### Dataset excerpt ###
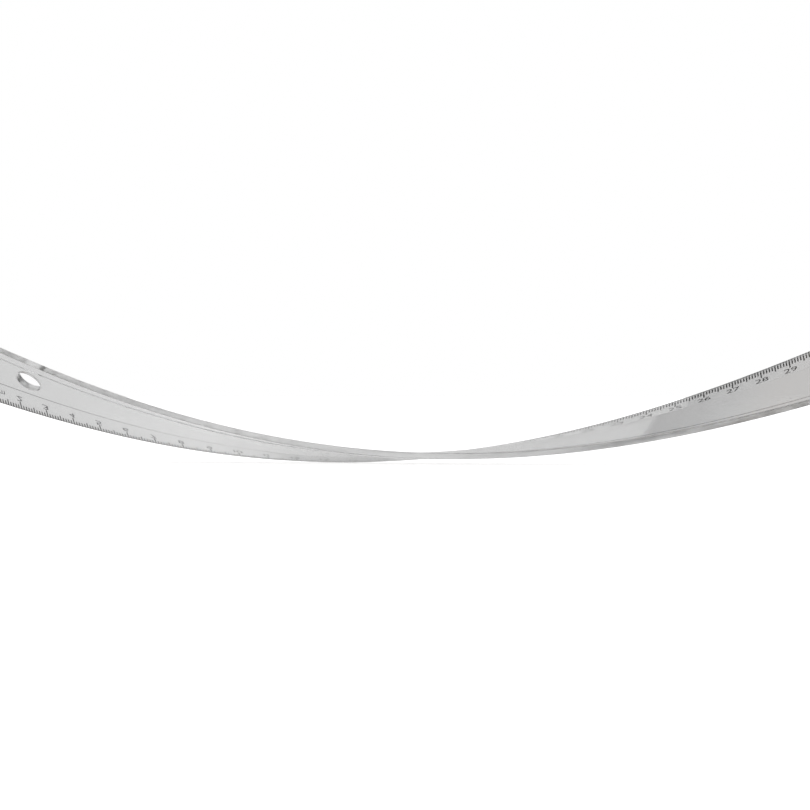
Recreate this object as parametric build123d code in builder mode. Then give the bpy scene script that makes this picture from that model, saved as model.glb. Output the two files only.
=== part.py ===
from build123d import *
import math
import os

# Clear plastic 30 cm ruler with one bevelled scale edge, moulded in one piece.
# It is held flexed: bent along its length so that both ends rise, and twisted about its length.
# The bevel is on the upper face; the underside is flat, apart from a relief along the plain edge.
# X runs along the ruler from the zero end to the 30 end, Y runs away from the viewer and Z is up.
# The origin is the bottom centre of the bounding box, on the surface that the ruler lies on.

# Outline, in millimetres
scale_length = 300.0
end_margin = 6.0
ruler_width = 31.0
corner_radius = 3.0
corner_crossing = 0.03  # the corner arc lies this much further out, so that it crosses both edges

# Cross-section
body_thickness = 2.15
scale_edge_thickness = 1.65
bevel_width = 10.8
bevel_step = 0.12
bevel_step_slope = 60.0  # in degrees
relief_width = 3.8
relief_depth = 0.2
edge_round = 0.2
plain_edge_round = 0.3

# Hanging hole
hole_radius = 4.65
hole_from_zero_mark = 25.6
hole_from_plain_edge = 11.2

# Flex: the bend is tightest at the middle and eases towards both ends, and the twist is even
middle_bend_radius = 328.0
end_bend_radius = 974.0
whole_twist = 76.0

# How the middle of the ruler is held, in degrees
pitch_at_middle = 1.0
heading_at_middle = -9.4
lean_at_middle = -4.6

# Fineness of the flexed line
section_count = 31
longest_step = 10.0

# Lengths worked out from the above
ruler_length = scale_length + 2 * end_margin
half_width = ruler_width / 2
half_thickness = body_thickness / 2
twist_rate = math.radians(whole_twist) / ruler_length

# At the middle, before the ruler is turned: x across towards the scale edge, y up, z along
level_plane = Plane(origin=(0, 0, 0), x_dir=(0, 1, 0), z_dir=(1, 0, 0))
middle_frame = Location(level_plane) * Location(
    (0, 0, 0), (pitch_at_middle, heading_at_middle, lean_at_middle)
)


def curvature_at(distance):
    """Bend in radians per millimetre, at a distance from the middle of the ruler."""
    middle_curvature = 1 / middle_bend_radius
    end_curvature = 1 / end_bend_radius
    share = (2 * distance / ruler_length) ** 2
    return middle_curvature + (end_curvature - middle_curvature) * share


def frame_at(distance):
    """Frame of the flexed strip: x across to the scale edge, y out of the upper face, z along."""
    frame = middle_frame
    steps = math.ceil(abs(distance) / longest_step)
    for index in range(steps):
        step = distance / steps
        half_step = Location((0, 0, step / 2))
        bend = step * curvature_at((index + 0.5) * step)
        twist = step * twist_rate
        turn = Location((0, 0, 0), (-bend, 0, twist), math.degrees(math.hypot(bend, twist)))
        frame = frame * half_step * turn * half_step
    return frame


def face_plane(distance, across):
    """Plane in the strip's mid-surface: its x runs along the ruler and its z out of the upper face."""
    frame = frame_at(distance)
    section_plane = Plane(frame)
    origin = section_plane.from_local_coords((across, 0, 0))
    return Plane(origin=origin, x_dir=section_plane.z_dir, z_dir=section_plane.y_dir)


# Corners of the cross-section, seen from the 30 end, with the plain edge at the left.
# A low, steep step parts the bevel from the level face.
bevel_start = half_width - bevel_width
bevel_step_run = bevel_step / math.tan(math.radians(bevel_step_slope))
scale_edge_bottom = (half_width, -half_thickness)
scale_edge_top = (half_width, -half_thickness + scale_edge_thickness)
bevel_foot = (bevel_start, half_thickness - bevel_step)
bevel_head = (bevel_start - bevel_step_run, half_thickness)
plain_edge_top = (-half_width, half_thickness)
plain_edge_bottom = (-half_width, -half_thickness + relief_depth)
relief_root = (-half_width + relief_width, -half_thickness + relief_depth)
relief_lip = (-half_width + relief_width, -half_thickness)

with BuildPart() as strip:
    # The moulded strip: one cross-section at each station, joined smoothly
    for index in range(section_count):
        distance = ruler_length * (index / (section_count - 1) - 0.5)
        with BuildSketch(Plane(frame_at(distance))) as section:
            with BuildLine():
                Polyline(
                    scale_edge_bottom,
                    scale_edge_top,
                    bevel_foot,
                    bevel_head,
                    plain_edge_top,
                    plain_edge_bottom,
                    relief_root,
                    relief_lip,
                    close=True,
                )
            make_face()
            fillet(section.vertices().group_by(Axis.X)[-1], radius=edge_round)
            fillet(section.vertices().group_by(Axis.X)[0].sort_by(Axis.Y)[-1], radius=plain_edge_round)
            fillet(section.vertices().group_by(Axis.X)[0].sort_by(Axis.Y)[0], radius=edge_round)
    loft()

    # The hanging hole, square to the face that it goes through
    hole_distance = hole_from_zero_mark - scale_length / 2
    with BuildSketch(face_plane(hole_distance, -half_width + hole_from_plain_edge)):
        Circle(hole_radius)
    extrude(amount=body_thickness, both=True, mode=Mode.SUBTRACT)

    # The four rounded corners, each cut by a square that lacks a quarter of a disc
    arc_inset = corner_radius - corner_crossing
    cutter_size = arc_inset + corner_radius
    for end in (-1, 1):
        for side in (-1, 1):
            with BuildSketch(face_plane(end * ruler_length / 2, side * half_width)):
                with Locations((end * corner_crossing / 2, side * corner_crossing / 2)):
                    Rectangle(cutter_size, cutter_size)
                with Locations((-end * arc_inset, -side * arc_inset)):
                    Circle(corner_radius, mode=Mode.SUBTRACT)
            extrude(amount=body_thickness, both=True, mode=Mode.SUBTRACT)

# The finished ruler stands on the surface, with the middle of its bounding box over the origin
strip_box = strip.part.bounding_box()
with BuildPart() as ruler:
    with Locations((-strip_box.center().X, -strip_box.center().Y, -strip_box.min.Z)):
        add(strip.part)

ruler.part.label = "ruler"
os.makedirs("parts", exist_ok=True)
export_step(ruler.part, "parts/ruler.step")
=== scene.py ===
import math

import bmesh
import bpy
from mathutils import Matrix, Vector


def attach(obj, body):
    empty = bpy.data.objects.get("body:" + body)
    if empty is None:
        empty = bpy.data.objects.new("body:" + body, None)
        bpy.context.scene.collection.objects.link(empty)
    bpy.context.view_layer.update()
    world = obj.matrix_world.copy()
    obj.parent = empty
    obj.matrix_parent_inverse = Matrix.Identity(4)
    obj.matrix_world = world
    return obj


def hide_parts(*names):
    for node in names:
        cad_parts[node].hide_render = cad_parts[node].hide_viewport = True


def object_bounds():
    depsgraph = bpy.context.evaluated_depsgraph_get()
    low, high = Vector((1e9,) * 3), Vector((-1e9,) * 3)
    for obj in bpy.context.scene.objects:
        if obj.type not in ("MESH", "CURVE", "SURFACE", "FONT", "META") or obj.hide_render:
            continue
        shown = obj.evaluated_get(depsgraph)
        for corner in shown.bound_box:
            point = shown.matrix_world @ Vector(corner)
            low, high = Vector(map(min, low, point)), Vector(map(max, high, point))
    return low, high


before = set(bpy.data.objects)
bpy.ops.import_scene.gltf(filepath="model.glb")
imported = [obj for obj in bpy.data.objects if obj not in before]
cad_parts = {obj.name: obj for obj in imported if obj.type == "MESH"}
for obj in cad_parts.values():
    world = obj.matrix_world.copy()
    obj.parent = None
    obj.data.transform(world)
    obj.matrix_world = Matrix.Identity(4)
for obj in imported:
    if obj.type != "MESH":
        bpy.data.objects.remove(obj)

# Looks of the clear plastic ruler: the moulded strip and its printed scale, on a pale floor in
# soft light. Each piece is modelled flat and in millimetres, with X along the ruler from its
# middle towards the 30 end, Y across it towards the scale edge, and Z out of its bevelled face.
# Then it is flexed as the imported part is, and set in its place in metres. The scale is printed on
# the flat underside, so it is read through the plastic from above and stands reversed when it is
# seen from below.

cad_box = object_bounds()
MM = 0.001

# The moulded strip, in millimetres
scale_length = 300.0
end_margin = 6.0
ruler_width = 31.0
corner_radius = 3.0
corner_crossing = 0.03
body_thickness = 2.15
scale_edge_thickness = 1.65
bevel_width = 10.8
bevel_step = 0.12
bevel_step_slope = 60.0
relief_width = 3.8
relief_depth = 0.2
edge_round = 0.2
plain_edge_round = 0.3
# Width of the line at the foot of the bevel's step that is painted dark, as painted shade
foot_line = 0.2
hole_radius = 4.65
hole_from_zero_mark = 25.6
hole_from_plain_edge = 11.2

# The flex: bend radii and the longest step in millimetres, angles in degrees
middle_bend_radius = 328.0
end_bend_radius = 974.0
whole_twist = 76.0
pitch_at_middle = 1.0
heading_at_middle = -9.4
lean_at_middle = -4.6
longest_step = 10.0

# How finely the strip is divided for flexing
station_spacing = 1.5
strake_spacing = 2.4
corner_segments = 16
hole_segments = 96
edge_segments = 4
plain_edge_segments = 6
round_profile = 0.5
flat_angle = math.radians(0.5)
smooth_angle = math.radians(30)

# How edges and faces are found: lengths in millimetres, and shares of a direction of length 1
close_to = 0.01
straight_along = 0.9
facing = 0.5
lying_flat = 0.95
wall_reach = 0.6
corner_reach = 0.1
rim_reach = 0.05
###
**Task brief:**
The required output is an exact reproduction of the lines starting at the one that contains "# The finished" and ending at the one that contains "for node in". Both boundary lines belong to it.

**Result for this exercise:**
# The finished ruler stands on the surface, with the middle of its bounding box over the origin
strip_box = strip.part.bounding_box()
with BuildPart() as ruler:
    with Locations((-strip_box.center().X, -strip_box.center().Y, -strip_box.min.Z)):
        add(strip.part)

ruler.part.label = "ruler"
os.makedirs("parts", exist_ok=True)
export_step(ruler.part, "parts/ruler.step")
=== scene.py ===
import math

import bmesh
import bpy
from mathutils import Matrix, Vector


def attach(obj, body):
    empty = bpy.data.objects.get("body:" + body)
    if empty is None:
        empty = bpy.data.objects.new("body:" + body, None)
        bpy.context.scene.collection.objects.link(empty)
    bpy.context.view_layer.update()
    world = obj.matrix_world.copy()
    obj.parent = empty
    obj.matrix_parent_inverse = Matrix.Identity(4)
    obj.matrix_world = world
    return obj


def hide_parts(*names):
    for node in names:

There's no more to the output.